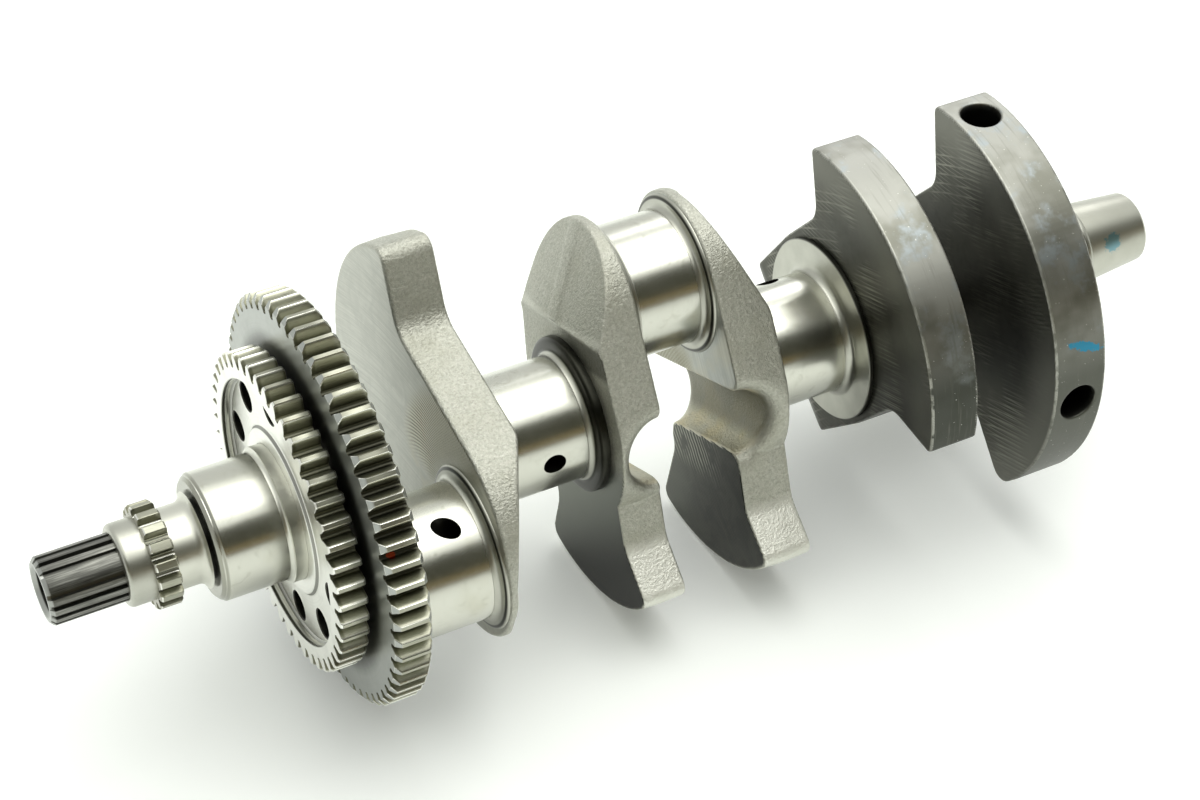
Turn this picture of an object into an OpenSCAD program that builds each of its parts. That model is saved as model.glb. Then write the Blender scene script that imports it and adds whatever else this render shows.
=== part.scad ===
——
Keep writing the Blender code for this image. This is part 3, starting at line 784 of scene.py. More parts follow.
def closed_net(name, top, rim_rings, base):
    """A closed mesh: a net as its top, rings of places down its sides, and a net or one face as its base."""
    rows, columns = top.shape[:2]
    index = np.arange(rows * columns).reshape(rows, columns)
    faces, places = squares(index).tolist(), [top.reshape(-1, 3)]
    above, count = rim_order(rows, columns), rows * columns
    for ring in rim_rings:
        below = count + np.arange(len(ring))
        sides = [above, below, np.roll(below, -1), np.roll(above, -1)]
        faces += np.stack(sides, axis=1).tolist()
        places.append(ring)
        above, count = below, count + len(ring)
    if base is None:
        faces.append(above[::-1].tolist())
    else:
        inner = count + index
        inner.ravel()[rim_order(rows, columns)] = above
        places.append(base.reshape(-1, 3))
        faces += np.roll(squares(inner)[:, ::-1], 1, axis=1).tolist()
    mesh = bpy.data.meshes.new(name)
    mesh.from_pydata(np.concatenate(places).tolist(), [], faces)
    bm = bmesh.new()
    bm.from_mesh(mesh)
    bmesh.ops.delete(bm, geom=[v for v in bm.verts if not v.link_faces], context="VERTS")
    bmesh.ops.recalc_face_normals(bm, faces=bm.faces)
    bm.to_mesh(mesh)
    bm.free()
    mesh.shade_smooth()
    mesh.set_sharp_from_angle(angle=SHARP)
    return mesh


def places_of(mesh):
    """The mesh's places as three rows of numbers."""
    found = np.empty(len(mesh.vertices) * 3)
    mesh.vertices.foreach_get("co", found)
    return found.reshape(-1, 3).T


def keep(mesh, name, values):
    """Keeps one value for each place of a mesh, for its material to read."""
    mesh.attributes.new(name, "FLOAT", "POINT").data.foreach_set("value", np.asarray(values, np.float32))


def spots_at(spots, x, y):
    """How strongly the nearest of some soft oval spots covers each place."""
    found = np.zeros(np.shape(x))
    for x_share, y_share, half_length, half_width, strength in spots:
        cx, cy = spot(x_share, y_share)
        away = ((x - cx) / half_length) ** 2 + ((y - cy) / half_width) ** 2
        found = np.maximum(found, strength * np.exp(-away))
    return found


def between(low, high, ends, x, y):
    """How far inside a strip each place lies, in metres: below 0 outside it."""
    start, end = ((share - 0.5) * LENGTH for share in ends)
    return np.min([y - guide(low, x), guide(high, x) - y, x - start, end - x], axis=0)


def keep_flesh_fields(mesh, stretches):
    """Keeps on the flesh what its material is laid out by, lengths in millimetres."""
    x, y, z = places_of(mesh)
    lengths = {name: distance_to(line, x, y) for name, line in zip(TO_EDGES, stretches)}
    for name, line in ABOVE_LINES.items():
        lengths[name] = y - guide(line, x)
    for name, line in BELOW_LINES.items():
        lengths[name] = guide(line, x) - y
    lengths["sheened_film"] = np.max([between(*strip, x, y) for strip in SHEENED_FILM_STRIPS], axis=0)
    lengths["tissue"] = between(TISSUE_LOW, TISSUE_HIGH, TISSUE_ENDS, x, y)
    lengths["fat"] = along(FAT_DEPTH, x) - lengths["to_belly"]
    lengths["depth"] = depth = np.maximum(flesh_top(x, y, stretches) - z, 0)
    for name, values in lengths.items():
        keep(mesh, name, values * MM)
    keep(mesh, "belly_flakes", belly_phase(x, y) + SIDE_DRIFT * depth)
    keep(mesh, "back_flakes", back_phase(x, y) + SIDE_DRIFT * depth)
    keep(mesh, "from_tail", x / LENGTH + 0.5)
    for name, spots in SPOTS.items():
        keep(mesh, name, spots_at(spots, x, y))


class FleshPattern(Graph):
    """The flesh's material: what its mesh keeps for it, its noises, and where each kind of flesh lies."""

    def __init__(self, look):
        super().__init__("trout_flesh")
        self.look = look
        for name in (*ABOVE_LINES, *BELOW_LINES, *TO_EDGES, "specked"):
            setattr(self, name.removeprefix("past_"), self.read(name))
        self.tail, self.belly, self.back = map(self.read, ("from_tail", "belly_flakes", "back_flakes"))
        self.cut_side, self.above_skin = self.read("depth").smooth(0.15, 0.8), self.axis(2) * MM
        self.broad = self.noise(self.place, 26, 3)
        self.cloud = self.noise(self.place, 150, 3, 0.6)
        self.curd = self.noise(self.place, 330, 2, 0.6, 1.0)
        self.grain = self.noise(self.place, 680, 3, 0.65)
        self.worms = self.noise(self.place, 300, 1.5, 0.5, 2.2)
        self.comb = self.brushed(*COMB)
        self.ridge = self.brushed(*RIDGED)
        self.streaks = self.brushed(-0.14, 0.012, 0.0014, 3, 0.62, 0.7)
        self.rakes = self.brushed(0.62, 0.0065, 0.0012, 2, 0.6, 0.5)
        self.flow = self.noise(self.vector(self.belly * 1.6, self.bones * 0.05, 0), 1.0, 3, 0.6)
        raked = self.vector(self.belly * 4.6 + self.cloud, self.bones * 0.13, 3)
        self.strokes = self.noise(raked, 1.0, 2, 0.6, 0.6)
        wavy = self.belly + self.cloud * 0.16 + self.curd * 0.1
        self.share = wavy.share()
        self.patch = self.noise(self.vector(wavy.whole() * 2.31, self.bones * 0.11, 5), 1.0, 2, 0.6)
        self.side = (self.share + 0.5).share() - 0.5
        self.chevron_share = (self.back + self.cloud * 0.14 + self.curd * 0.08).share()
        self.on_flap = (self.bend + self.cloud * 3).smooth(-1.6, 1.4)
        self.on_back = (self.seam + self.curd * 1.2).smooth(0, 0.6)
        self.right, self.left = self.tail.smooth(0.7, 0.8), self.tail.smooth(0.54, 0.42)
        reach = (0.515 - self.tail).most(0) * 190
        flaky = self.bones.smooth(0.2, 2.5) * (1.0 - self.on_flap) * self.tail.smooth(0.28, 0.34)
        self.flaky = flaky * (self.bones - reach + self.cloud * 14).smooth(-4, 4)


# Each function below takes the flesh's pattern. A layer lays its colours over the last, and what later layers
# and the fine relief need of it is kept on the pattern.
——
▶ Task instructions: Each line that contains the word "Blender" counts toward the total; give only that total.

▶ Result below: 2